ConVal’s 2013 high school graduation ceremony is now over. I don’t know the outcome of the ‘uniform controversy,’ as I did not attend the ceremony, but I would like to extend my heartfelt congratulations to all the graduates and their families, for a job well done.

My intuition was correct, as Pvt. Brandon Garabrant’s mother confirmed in her June 6 Viewpoint article, that the private’s family and friends were the source of the uniform controversy.

A few points first:

1. If Pvt. Garabrant attended graduation, then he was on military leave/liberty, and not on official USMC assignment.

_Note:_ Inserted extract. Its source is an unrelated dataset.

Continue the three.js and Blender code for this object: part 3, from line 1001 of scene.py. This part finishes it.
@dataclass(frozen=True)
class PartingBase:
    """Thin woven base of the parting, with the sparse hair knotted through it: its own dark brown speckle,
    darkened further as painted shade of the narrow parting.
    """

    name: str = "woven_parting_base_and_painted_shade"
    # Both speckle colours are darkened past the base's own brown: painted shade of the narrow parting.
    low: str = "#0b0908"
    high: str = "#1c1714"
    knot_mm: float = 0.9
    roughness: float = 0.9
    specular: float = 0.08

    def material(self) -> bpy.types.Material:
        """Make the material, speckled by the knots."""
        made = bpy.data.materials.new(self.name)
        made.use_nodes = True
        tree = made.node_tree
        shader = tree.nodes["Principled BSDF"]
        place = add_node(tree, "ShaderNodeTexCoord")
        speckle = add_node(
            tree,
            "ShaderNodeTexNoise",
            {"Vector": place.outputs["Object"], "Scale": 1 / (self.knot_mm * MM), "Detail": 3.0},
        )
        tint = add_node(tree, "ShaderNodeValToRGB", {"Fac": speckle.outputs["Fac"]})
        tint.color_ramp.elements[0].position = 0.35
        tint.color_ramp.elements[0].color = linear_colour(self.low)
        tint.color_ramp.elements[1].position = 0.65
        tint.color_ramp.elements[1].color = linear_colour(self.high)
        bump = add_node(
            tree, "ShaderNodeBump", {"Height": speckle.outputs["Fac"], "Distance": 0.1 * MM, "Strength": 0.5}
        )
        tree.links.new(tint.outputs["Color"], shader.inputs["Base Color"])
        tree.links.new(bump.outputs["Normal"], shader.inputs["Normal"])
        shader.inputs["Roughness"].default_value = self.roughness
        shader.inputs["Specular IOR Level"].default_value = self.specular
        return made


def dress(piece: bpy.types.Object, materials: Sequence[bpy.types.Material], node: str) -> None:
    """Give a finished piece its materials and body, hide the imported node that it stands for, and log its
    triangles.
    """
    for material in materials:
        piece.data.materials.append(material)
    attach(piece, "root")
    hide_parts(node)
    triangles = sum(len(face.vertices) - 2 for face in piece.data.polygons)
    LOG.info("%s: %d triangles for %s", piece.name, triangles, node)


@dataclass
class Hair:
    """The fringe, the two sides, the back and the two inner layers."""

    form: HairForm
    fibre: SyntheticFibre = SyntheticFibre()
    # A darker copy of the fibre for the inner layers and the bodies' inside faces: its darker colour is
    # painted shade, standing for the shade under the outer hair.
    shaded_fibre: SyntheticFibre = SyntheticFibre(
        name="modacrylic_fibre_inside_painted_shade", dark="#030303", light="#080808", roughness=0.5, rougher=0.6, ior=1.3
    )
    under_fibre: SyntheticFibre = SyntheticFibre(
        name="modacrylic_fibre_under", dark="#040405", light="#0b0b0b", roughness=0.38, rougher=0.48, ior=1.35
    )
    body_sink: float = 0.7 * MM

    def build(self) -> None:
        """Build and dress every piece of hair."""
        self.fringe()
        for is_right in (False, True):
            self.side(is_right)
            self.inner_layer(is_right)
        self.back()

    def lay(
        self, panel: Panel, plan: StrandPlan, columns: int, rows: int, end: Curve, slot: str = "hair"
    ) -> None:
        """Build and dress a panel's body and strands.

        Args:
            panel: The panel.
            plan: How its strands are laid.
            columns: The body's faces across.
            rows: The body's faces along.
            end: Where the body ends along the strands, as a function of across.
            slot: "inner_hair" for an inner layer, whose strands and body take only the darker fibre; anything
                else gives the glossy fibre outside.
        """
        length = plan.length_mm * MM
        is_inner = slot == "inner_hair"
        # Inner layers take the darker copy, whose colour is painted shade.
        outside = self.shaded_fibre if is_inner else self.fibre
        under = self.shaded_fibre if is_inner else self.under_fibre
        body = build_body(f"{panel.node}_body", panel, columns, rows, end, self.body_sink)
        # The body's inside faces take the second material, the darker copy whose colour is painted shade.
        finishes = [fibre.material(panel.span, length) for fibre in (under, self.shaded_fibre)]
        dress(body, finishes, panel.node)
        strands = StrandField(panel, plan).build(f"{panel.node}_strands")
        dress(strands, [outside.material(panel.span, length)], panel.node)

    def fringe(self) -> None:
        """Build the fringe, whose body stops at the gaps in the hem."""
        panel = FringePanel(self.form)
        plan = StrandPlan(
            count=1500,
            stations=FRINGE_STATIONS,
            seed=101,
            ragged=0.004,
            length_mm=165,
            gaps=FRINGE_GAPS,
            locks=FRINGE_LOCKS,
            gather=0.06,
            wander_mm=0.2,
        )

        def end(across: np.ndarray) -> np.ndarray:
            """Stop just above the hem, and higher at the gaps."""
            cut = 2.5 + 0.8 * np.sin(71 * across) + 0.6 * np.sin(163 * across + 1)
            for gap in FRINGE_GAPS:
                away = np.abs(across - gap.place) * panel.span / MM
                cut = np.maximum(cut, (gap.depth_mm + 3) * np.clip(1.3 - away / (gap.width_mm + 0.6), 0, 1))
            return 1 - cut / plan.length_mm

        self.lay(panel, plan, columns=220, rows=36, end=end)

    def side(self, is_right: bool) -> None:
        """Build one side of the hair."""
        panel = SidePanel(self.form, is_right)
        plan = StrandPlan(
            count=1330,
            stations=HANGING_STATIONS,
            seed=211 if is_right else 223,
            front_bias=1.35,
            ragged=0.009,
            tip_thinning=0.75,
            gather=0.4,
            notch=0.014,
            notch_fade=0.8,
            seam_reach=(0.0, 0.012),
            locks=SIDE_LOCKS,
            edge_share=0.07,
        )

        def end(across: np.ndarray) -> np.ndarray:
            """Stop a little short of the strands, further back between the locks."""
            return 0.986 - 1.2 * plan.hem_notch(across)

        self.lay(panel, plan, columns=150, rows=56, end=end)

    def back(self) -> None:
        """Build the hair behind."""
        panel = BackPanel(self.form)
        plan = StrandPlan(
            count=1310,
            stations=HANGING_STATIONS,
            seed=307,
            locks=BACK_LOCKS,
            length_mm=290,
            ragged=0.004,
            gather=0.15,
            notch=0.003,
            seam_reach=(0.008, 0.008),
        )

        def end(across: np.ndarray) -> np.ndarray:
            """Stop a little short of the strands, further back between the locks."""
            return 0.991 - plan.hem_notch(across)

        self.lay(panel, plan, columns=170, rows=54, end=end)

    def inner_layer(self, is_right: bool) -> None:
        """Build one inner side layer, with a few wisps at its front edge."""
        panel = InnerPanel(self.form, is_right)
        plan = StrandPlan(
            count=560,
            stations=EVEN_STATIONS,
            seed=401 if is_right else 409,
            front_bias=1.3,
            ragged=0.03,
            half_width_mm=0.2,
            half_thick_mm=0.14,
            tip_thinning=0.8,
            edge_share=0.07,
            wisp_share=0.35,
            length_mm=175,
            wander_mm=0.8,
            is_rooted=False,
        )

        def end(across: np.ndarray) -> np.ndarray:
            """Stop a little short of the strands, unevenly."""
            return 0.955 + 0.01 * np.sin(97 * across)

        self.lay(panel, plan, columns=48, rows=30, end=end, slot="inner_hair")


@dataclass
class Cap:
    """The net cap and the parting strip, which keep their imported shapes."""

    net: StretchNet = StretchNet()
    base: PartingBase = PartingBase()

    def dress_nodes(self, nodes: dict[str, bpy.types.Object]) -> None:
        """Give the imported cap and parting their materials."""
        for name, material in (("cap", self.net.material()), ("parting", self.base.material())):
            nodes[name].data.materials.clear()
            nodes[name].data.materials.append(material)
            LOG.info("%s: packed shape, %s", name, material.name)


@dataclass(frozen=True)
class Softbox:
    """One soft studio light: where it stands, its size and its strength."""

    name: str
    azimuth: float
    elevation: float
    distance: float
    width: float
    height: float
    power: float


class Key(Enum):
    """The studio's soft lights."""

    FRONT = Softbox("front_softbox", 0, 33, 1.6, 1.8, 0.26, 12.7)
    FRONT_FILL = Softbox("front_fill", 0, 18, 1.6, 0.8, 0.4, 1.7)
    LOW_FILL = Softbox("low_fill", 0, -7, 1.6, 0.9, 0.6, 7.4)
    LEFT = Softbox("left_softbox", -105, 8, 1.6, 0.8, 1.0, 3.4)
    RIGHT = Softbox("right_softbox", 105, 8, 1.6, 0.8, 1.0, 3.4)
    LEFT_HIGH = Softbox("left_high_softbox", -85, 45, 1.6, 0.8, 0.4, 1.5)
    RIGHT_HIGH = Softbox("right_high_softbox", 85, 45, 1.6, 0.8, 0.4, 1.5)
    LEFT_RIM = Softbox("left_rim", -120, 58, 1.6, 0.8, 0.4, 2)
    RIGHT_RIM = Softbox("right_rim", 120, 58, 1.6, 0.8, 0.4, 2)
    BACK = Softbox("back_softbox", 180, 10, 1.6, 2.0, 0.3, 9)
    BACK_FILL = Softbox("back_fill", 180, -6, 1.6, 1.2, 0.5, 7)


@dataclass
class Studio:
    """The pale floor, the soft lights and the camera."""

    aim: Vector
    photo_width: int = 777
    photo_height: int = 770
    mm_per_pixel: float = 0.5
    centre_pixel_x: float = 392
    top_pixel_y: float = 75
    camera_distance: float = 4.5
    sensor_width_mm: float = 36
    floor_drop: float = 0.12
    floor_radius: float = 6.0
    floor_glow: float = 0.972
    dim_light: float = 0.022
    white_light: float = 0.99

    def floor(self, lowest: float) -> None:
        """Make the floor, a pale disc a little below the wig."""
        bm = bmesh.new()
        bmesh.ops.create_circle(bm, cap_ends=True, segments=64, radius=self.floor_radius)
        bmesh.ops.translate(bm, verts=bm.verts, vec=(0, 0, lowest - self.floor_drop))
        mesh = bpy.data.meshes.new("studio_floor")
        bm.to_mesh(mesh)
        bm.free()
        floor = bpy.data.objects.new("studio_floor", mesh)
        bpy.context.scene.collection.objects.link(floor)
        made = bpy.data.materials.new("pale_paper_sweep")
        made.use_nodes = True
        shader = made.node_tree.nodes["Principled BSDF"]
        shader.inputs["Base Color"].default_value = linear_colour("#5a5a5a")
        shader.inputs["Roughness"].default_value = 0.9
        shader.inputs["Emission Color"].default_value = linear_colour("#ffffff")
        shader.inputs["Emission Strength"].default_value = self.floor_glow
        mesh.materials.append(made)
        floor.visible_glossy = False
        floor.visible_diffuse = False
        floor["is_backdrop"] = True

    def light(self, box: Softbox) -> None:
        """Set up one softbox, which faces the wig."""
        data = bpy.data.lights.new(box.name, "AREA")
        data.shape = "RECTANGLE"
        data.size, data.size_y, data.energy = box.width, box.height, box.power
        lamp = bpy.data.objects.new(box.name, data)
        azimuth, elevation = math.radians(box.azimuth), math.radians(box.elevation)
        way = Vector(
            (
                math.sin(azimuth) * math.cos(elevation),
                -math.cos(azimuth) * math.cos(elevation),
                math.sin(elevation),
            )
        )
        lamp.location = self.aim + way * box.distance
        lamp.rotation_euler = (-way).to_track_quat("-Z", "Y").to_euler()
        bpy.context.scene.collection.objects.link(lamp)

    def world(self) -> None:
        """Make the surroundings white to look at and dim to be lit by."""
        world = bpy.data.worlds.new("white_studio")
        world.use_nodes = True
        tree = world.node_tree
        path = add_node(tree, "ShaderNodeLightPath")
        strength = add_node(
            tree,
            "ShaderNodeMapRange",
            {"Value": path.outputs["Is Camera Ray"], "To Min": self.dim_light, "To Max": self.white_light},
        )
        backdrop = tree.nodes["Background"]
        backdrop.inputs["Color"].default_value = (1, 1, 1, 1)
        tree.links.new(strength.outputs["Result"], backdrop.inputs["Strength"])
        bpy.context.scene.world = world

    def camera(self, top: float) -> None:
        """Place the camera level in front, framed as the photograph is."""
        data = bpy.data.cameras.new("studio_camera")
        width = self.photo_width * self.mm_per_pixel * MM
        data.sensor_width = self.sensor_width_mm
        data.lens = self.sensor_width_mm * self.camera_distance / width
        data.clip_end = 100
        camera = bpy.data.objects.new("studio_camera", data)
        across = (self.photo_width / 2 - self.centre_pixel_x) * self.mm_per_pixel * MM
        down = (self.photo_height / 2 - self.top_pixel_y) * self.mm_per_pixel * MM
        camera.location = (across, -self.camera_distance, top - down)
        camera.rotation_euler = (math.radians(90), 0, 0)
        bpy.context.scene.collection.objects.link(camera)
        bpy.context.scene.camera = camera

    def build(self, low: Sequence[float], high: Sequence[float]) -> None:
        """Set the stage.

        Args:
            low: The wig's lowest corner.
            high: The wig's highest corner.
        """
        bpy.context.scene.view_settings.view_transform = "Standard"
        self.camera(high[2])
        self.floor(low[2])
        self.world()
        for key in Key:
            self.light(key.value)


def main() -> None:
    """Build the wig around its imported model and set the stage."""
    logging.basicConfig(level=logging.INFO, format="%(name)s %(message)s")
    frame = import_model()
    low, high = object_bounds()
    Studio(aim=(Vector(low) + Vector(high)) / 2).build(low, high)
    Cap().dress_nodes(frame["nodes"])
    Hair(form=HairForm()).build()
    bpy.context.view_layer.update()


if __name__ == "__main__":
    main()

2. Marine Corps Uniform Regulations manual is “to define Marine Corps uniform policies and provide regulations for the proper wear of the uniform.” It guides what Marines may wear on and off duty. Commanders order the uniform-of-the-day and “may interpret the provisions of this Manual to address specific concerns whenever necessary.”

Ms. Garabrant’s concluding paragraph in her Viewpoint article states: “Judging by these regulations, this new Marine is required to wear is dress A or B uniform for this event. To participate in this event without his dress uniform is a violation of the USMC Code of Conduct.”

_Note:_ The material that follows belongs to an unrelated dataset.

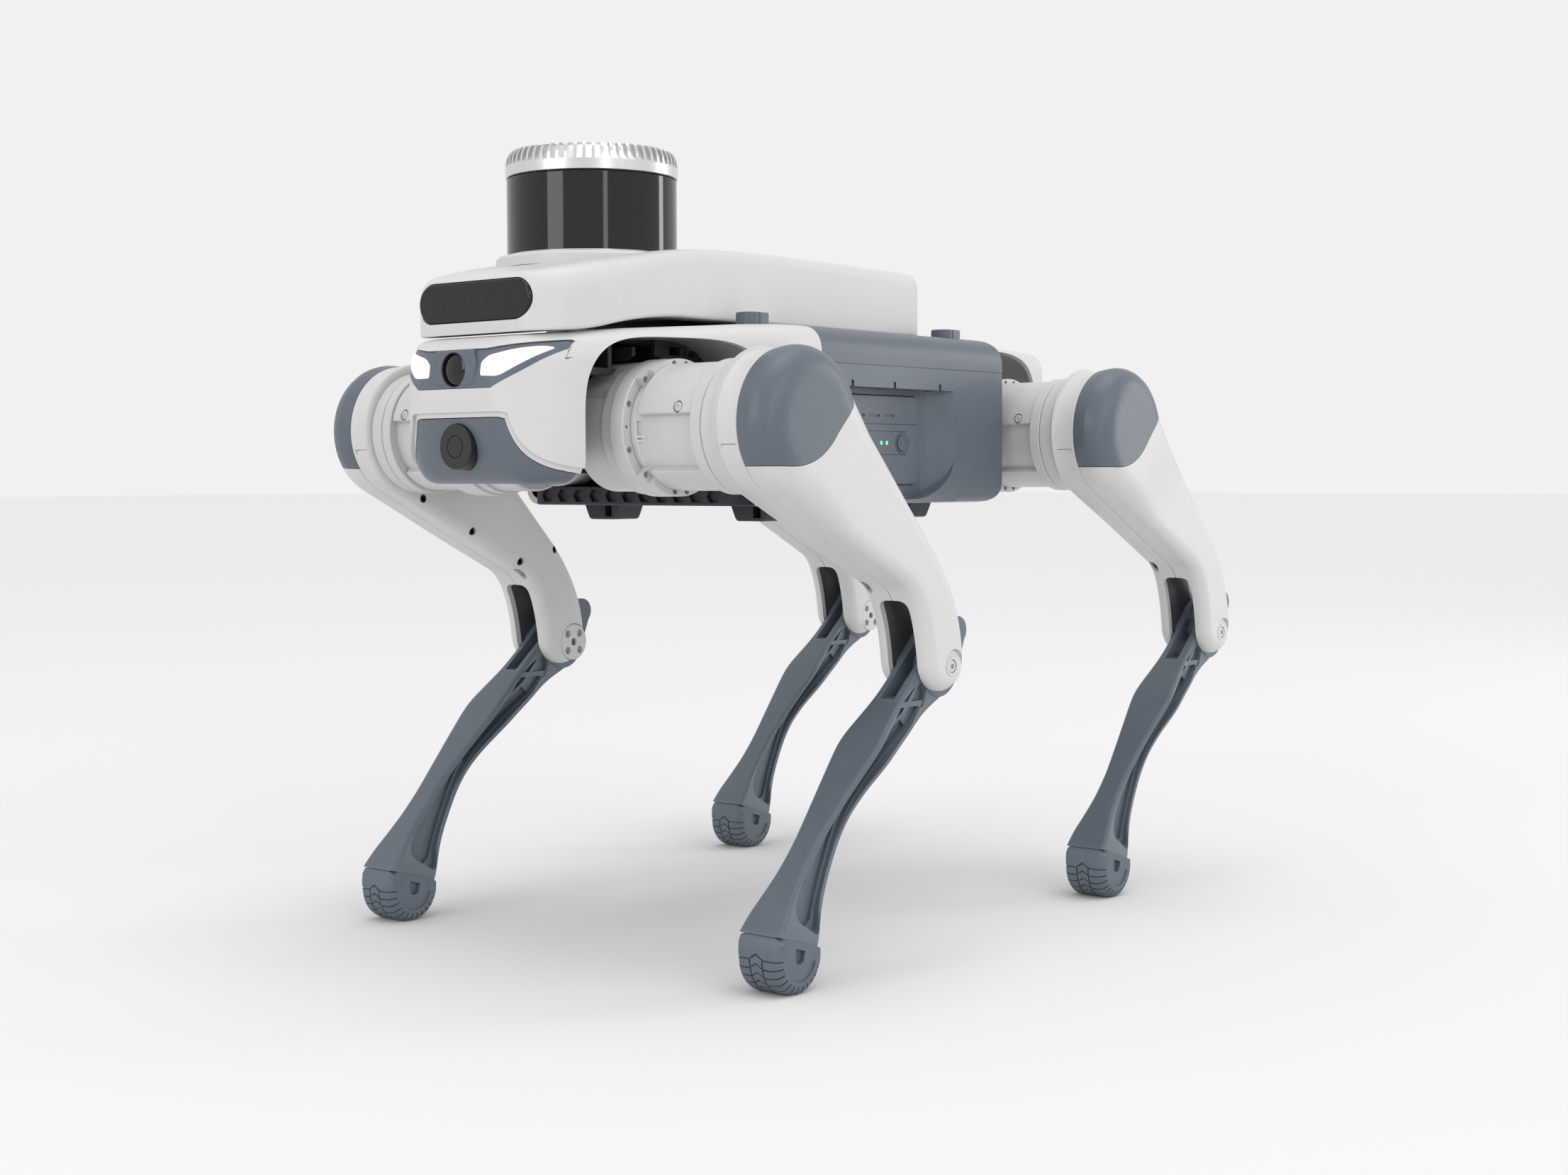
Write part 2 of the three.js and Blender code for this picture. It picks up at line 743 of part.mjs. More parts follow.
// Chassis: end frames with the roll actuators, tied by a top plate, a side plate and two spines.
function chassis() {
  const ends = [1, -1].flatMap((end) => {
    const at = (x0, x1) => [Math.min(end * x0, end * x1), Math.max(end * x0, end * x1)];
    const [b0, b1] = at(104, 112);
    const [s0, s1] = at(104, end > 0 ? 244 : 234);
    const [c0, c1] = at(62, BAY_X);
    return [
      box(b0, b1, -92, 92, -33, 38),
      box(s0, s1, -SPINE_HALF_WIDTH, SPINE_HALF_WIDTH, -26, 26),
      discX([ROLL_Y, 0], ACTUATOR_RADIUS, c0, c1, 16),
      discX([-ROLL_Y, 0], ACTUATOR_RADIUS, c0, c1, 16),
    ];
  });
  return join(
    ...ends,
    box(-112, 112, -58, 58, 34, 38),
    box(-112, 112, -78, -74, -33, 38),
    box(236, 244, -34, 34, -26, 40),
  );
}

function bellyTray() {
  const length = BAY_X - 1;
  const body = frontPlate(
    rounded([
      [-88, TRUNK_BOTTOM, 6],
      [88, TRUNK_BOTTOM, 6],
      [88, -34.4],
      [-88, -34.4],
    ]),
    -length,
    length,
  );
  const hollow = box(-length + 4, length - 4, -84, 84, -42.5, -30);
  const pad = (x, y) =>
    frontPlate(
      [
        [y - 11, -56],
        [y + 11, -56],
        [y + 16, -45.5],
        [y - 16, -45.5],
      ],
      x - 12,
      x + 12,
    );
  const pads = [1, -1].flatMap((a) => [1, -1].map((b) => pad(a * 75, b * 63)));
  return join(cut(body, hollow), ...pads);
}

// Payload frame: plate between the side housings, with lugs that rise through the shells.
function payloadFrame() {
  const plate = box(-BAY_X + 1, SEAM_X + 40, -57, 57, 54, 58);
  const ridge = box(-BAY_X + 1, SEAM_X - GAP, -61.5, 61.5, 57, TRUNK_TOP);
  const lugs = [1, -1].flatMap((side) =>
    [LUG.front, LUG.rear].flatMap((x) => {
      const middle = side * 70;
      const arm = box(x - 9, x + 9, middle - 20, middle + 20, 54, 57.5);
      const post = planPlate(
        rounded([
          [x - LUG.length / 2, side * LUG.y - LUG.width / 2, 4],
          [x + LUG.length / 2, side * LUG.y - LUG.width / 2, 4],
          [x + LUG.length / 2, side * LUG.y + LUG.width / 2, 4],
          [x - LUG.length / 2, side * LUG.y + LUG.width / 2, 4],
        ]),
        55,
        LUG.top,
      );
      return [arm, post];
    }),
  );
  return join(plate, ridge, ...lugs);
}

const DECK_PLAN = rounded(
  mirrored([
    [DECK.rear, DECK.halfWidth, 5],
    [130, DECK.halfWidth + 2],
    [232, DECK.halfWidth + 1, 14],
    [DECK.front - 3, 42, 8],
    [DECK.front, 20],
  ]).reverse(),
);

const DECK_SIDE = rounded([
  [DECK.rear, DECK.bottom],
  [150, DECK.bottom],
  [205, 60],
  [238, 54.5],
  [DECK.front, 53.5],
  [DECK.front, 84, 5],
  [150, 107, 30],
  [60, 110],
  [DECK.rear, DECK.top, 5],
]);

function deckBody(shrink) {
  const section = rounded([
    [-DECK.halfWidth - 3, 40],
    [DECK.halfWidth + 3, 40],
    [DECK.halfWidth + 3, 112, 9],
    [-DECK.halfWidth - 3, 112, 9],
  ]);
  return planPlate(inset(DECK_PLAN, shrink), 0, 150)
    .intersect(sidePlate(inset(DECK_SIDE, shrink), -120, 120))
    .intersect(frontPlate(inset(section, shrink), -300, 300));
}

function sensorDeck() {
  const seat = discZ([LIDAR.x, 0], LIDAR.radius + GAP, LIDAR.seat, 150);
  const floor = discZ([LIDAR.x, 0], LIDAR.radius + 4, LIDAR.seat - 3, 150).intersect(deckBody(0));
  const pill = pillSolid(CAMERA_PILL.halfLength + GAP, CAMERA_PILL.halfHeight + GAP, 239, 300);
  const underside = box(-80, 140, -45, 45, 50, 80);
  return cut(join(cut(deckBody(0), deckBody(WALL)), floor), seat, pill, underside);
}

function pillSolid(halfLength, halfHeight, x0, x1) {
  const centre = halfLength - halfHeight;
  const outline = [
    ...arc([centre, CAMERA_PILL.z], halfHeight, -90, 90, 6),
    ...arc([-centre, CAMERA_PILL.z], halfHeight, 90, 270, 6),
  ];
  return frontPlate(outline, x0, x1);
}

const depthCamera = () =>
  pillSolid(CAMERA_PILL.halfLength, CAMERA_PILL.halfHeight, 240, CAMERA_PILL.front - 1.5);

const LIDAR_PARTS = {
  lidar_base: () => discZ([LIDAR.x, 0], LIDAR.radius - 1, LIDAR.seat + GAP, 106),
  lidar_window: () => discZ([LIDAR.x, 0], LIDAR.radius - 0.6, 106.3, LIDAR.windowTop),
  lidar_cap: () =>
    lathe([
      [0, 0],
      [LIDAR.radius, 0],
      [LIDAR.radius, 14],
      [LIDAR.radius - 2.5, LIDAR.top - LIDAR.windowTop - GAP],
      [0, LIDAR.top - LIDAR.windowTop - GAP],
    ])
      .rotate([90, 0, 0])
      .translate([LIDAR.x, 0, LIDAR.windowTop + GAP]),
};

// Scene graph
function mesh(name, body, material) {
  const piece = new THREE.Mesh(geometryOf(body), new THREE.MeshStandardMaterial(MATERIALS[material]));
  piece.name = name;
  return piece;
}

const root = new THREE.Group();
const trunk = new THREE.Group();
root.add(trunk);

trunk.add(
  mesh("chassis", chassis(), "dark"),
  mesh("belly_tray", bellyTray(), "dark"),
  mesh("front_shell", frontShell(), "white"),
  mesh("visor", visor(), "slate"),
  mesh("eye_light_left", eyeLight(1), "lamp"),
  mesh("eye_light_right", eyeLight(-1), "lamp"),
  mesh("front_camera", frontCamera(), "black"),
  mesh("chin_cover", chinCover(), "slate"),
  mesh("sonar_disc", sonarDisc(), "black"),
  mesh("rear_shell", rearShell(), "white"),
  mesh("battery_housing", sideHousing(), "slate"),
  mesh("side_cover_right", sideCoverRight(), "slate"),
  mesh("battery_pack", batteryPack(), "slate"),
  mesh("power_button", powerButton(), "slate"),
  mesh("payload_frame", payloadFrame(), "slate"),
  mesh("sensor_deck", sensorDeck(), "white"),
  mesh("depth_camera", depthCamera(), "black"),
  mesh("lidar_base", LIDAR_PARTS.lidar_base(), "silver"),
  mesh("lidar_window", LIDAR_PARTS.lidar_window(), "black"),
  mesh("lidar_cap", LIDAR_PARTS.lidar_cap(), "silver"),
);

// One leg about its hip axis. The left legs are built, and the right ones mirror them.
function leg(corner, end, side) {
  const group = new THREE.Group();
  group.position.set(end * HIP_X, 0, 0);
  group.scale.y = side;
  const name = (piece) => `${corner}_${piece}`;
  group.add(
    mesh(name("hip_bracket"), hipBracket(end), "white"),
    mesh(name("thigh_actuator"), thighActuator(), "white"),
    mesh(name("thigh_inner"), thighInner(), "white"),
    mesh(name("thigh_outer"), thighOuter(), "white"),
    mesh(name("hip_cap"), hipCap(), "slate"),
    mesh(name("knee_crank"), kneeCrank(), "steel"),
    mesh(name("push_rod"), pushRod(), "steel"),
    mesh(name("knee_axle"), kneeAxle(), "steel"),
  );
  const lower = new THREE.Group();
  lower.position.set(KNEE[0], LEG_Y, KNEE[1]);
  lower.rotation.y = SHANK_TURN;
  lower.add(mesh(name("shank"), shank(), "slate"), mesh(name("foot"), foot(), "rubber"));
  group.add(lower);
  return group;
}

trunk.add(
  leg("front_left", 1, 1),
  leg("front_right", 1, -1),
  leg("rear_left", -1, 1),
  leg("rear_right", -1, -1),
);

// The model stands on the ground, centred over its own footprint.
const extent = new THREE.Box3().setFromObject(trunk, true);
trunk.position.set(-(extent.min.x + extent.max.x) / 2, 0, STAND_HEIGHT);

export default root;
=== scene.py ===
"""Looks of the quadruped robot dog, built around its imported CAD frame.

Lengths are written in millimetres in local frames (trunk, hip, shank) and scaled when a piece is placed.
"""

import json
import math

import bmesh
import bpy
import numpy as np
from mathutils import Matrix, Vector
from mathutils.geometry import delaunay_2d_cdt


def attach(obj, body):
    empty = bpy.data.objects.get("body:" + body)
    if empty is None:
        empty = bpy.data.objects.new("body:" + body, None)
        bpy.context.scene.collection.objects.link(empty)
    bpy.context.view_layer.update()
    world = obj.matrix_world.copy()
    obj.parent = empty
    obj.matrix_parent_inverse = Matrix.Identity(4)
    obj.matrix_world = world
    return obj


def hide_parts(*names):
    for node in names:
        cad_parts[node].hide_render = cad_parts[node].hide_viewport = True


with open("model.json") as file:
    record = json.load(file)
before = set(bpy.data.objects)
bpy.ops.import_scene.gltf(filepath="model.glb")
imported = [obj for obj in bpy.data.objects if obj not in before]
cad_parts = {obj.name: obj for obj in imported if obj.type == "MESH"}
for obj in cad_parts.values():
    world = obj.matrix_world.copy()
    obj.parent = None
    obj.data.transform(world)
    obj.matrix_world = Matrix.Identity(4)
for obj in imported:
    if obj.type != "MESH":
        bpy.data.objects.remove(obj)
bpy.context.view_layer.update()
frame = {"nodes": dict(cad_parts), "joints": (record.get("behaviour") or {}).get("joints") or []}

MM = 0.001
CORNERS = [(f"{end}_{side}", x, y) for end, x in (("front", 1), ("rear", -1)) for side, y in (("left", 1), ("right", -1))]

# Places taken from the frame
joints = {joint["name"]: joint for joint in frame["joints"]}
hips = {corner: Vector(joints[f"{corner}_hip_pitch"]["pos_m"]) for corner, _, _ in CORNERS}
knee_of = {corner: Vector(joints[f"{corner}_knee"]["pos_m"]) for corner, _, _ in CORNERS}
middle = sum(hips.values(), Vector()) / 4
TRUNK = Matrix.Translation(middle) @ Matrix.Scale(MM, 4)
HIP_X = (hips["front_left"].x - hips["rear_left"].x) / 2 / MM
LEG_Y = hips["front_left"].y / MM
STAND_HEIGHT = middle.z / MM
KNEE = ((knee_of["front_left"].x - hips["front_left"].x) / MM, (knee_of["front_left"].z - middle.z) / MM)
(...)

First, the USMC Code of Conduct (correct term is the US Military Code of Conduct) is absolutely not relevant to this issue, as it is the legal guide for the behavior of military members who are captured by hostile forces.

That being said, I find I must respond to Jessie Garabrant’s misinterpretation of the Marine Corps Uniform Regulations (MCO P1020.34). Sadly, she chose to quote these regulations in such a way to ‘prove’ her point. However, small key words were changed and pertinent sections of the regulations were not addressed.

Specifically, Ms. Garabrant substituted the word “is” for “may” in Chapter 2, Section 2003, Paragraphs 1. - “the blue dress “A” uniform MAY (emphasis added) be prescribed . . .” as well as in Chapter 2, Section 2003, Paragraphs 2. - “the blue dress “B” uniform MAY (emphasis added) be prescribed . . .” I won’t get into the minutia and definitions of the various events when these uniforms may be worn, but a civilian high school graduation is not among them.

She also failed to add the MCUR’s restrictions on wearing blue dress “A” or “B” uniforms: Chapter 2, Section 2003, Paragraph 3.a. - “The blue dress “A” uniform includes . . . This uniform WILL NOT (emphasis added) be worn for leave or liberty.” The same regulation applies to uniform “B”, as it only differs from “A”, in that ribbons are worn in lieu of medals.

These two particular dress uniforms are meant for military functions and events only. Therefore, as he was on leave/liberty to participate in his high school graduation ceremony, Pvt. Garabrant, is actually prohibited from wearing his blue dress “A” or “B” uniform to his high school graduation.

That being said, if she had read further, blue dress “C” or “D” are “authorized for leave and liberty” (MCUR Chapter 2, Section 2003, Paragraph 3.c-d.), which consists of blue trousers and a khaki shirt.

As I said in my own Viewpoint article, simple guidance from the private’s commander could have prevented this controversy in the first place. I would suggest ConVal Principal Brian Pickering and/or the ConVal School Board contact the various branches of the U.S. military and ask for written guidance with regards to the wearing of military uniforms at high school graduations. Then the board, with this input from the U.S. military commands, can amend ConVal’s graduation policies accordingly, in order to eliminate any future conflicts, as this issue is likely to occur again.